## START Available data

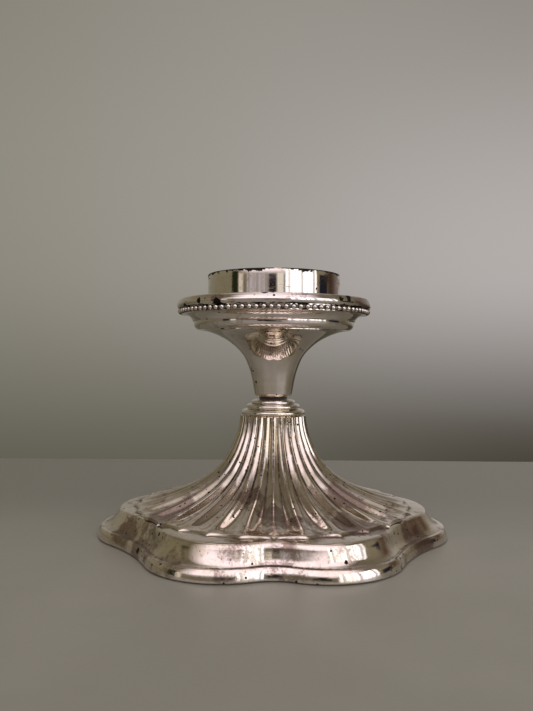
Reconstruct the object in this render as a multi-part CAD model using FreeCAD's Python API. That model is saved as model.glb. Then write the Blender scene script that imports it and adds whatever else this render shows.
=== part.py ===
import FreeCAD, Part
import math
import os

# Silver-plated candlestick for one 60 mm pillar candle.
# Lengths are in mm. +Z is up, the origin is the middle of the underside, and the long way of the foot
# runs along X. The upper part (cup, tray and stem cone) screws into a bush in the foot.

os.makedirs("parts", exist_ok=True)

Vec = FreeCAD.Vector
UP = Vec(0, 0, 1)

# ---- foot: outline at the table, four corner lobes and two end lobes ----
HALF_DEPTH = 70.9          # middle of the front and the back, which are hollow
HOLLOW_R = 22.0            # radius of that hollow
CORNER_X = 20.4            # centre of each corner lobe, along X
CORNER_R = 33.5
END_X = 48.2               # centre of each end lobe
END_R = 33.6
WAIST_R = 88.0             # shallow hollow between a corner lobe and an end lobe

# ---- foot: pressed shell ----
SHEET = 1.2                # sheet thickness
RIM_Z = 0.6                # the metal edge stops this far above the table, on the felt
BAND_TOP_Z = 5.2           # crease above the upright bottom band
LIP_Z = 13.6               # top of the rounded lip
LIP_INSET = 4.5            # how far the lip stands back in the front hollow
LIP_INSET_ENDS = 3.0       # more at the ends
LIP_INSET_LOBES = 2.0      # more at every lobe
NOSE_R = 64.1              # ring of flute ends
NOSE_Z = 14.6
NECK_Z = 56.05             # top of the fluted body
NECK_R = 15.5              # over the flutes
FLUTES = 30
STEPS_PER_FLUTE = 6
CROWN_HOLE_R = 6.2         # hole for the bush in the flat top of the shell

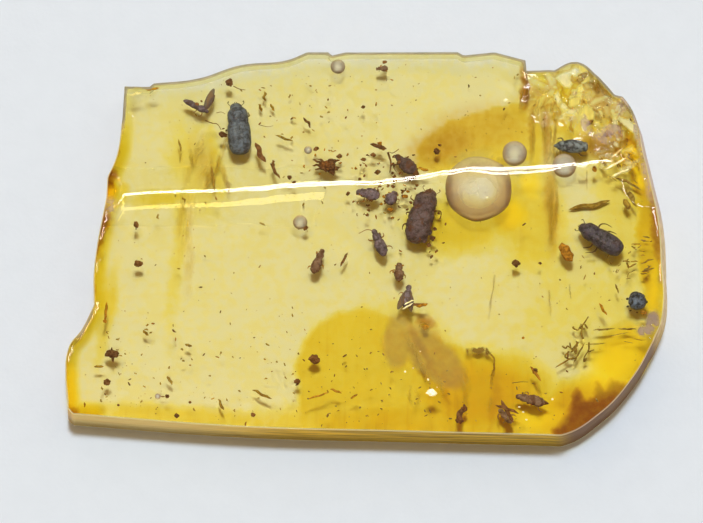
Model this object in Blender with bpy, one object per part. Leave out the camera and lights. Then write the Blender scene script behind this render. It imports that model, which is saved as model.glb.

## END Available data

**Task directions**
Please reproduce every line of the material word for word.

**Full solution**
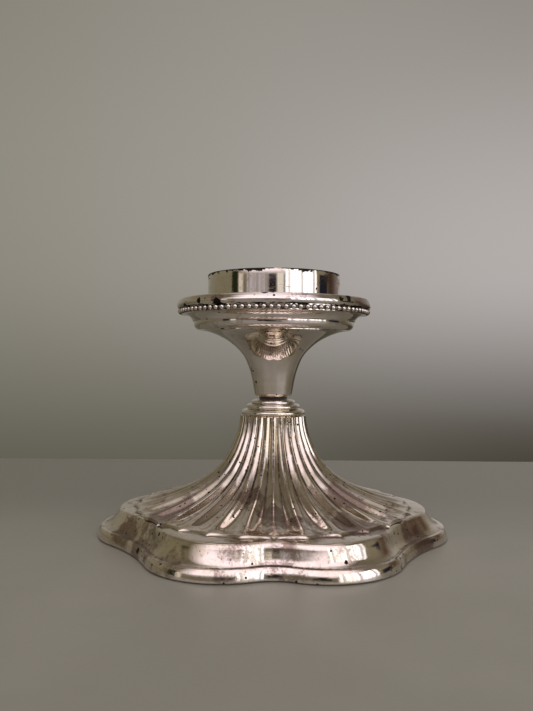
Reconstruct the object in this render as a multi-part CAD model using FreeCAD's Python API. That model is saved as model.glb. Then write the Blender scene script that imports it and adds whatever else this render shows.
=== part.py ===
import FreeCAD, Part
import math
import os

# Silver-plated candlestick for one 60 mm pillar candle.
# Lengths are in mm. +Z is up, the origin is the middle of the underside, and the long way of the foot
# runs along X. The upper part (cup, tray and stem cone) screws into a bush in the foot.

os.makedirs("parts", exist_ok=True)

Vec = FreeCAD.Vector
UP = Vec(0, 0, 1)

# ---- foot: outline at the table, four corner lobes and two end lobes ----
HALF_DEPTH = 70.9          # middle of the front and the back, which are hollow
HOLLOW_R = 22.0            # radius of that hollow
CORNER_X = 20.4            # centre of each corner lobe, along X
CORNER_R = 33.5
END_X = 48.2               # centre of each end lobe
END_R = 33.6
WAIST_R = 88.0             # shallow hollow between a corner lobe and an end lobe

# ---- foot: pressed shell ----
SHEET = 1.2                # sheet thickness
RIM_Z = 0.6                # the metal edge stops this far above the table, on the felt
BAND_TOP_Z = 5.2           # crease above the upright bottom band
LIP_Z = 13.6               # top of the rounded lip
LIP_INSET = 4.5            # how far the lip stands back in the front hollow
LIP_INSET_ENDS = 3.0       # more at the ends
LIP_INSET_LOBES = 2.0      # more at every lobe
NOSE_R = 64.1              # ring of flute ends
NOSE_Z = 14.6
NECK_Z = 56.05             # top of the fluted body
NECK_R = 15.5              # over the flutes
FLUTES = 30
STEPS_PER_FLUTE = 6
CROWN_HOLE_R = 6.2         # hole for the bush in the flat top of the shell

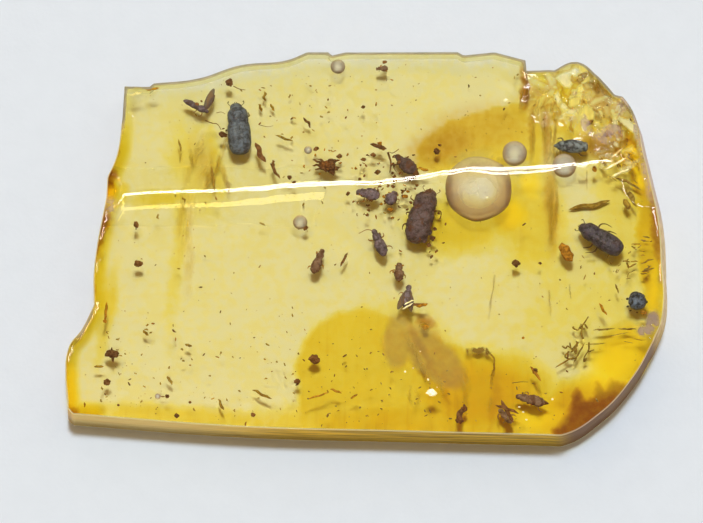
Model this object in Blender with bpy, one object per part. Leave out the camera and lights. Then write the Blender scene script behind this render. It imports that model, which is saved as model.glb.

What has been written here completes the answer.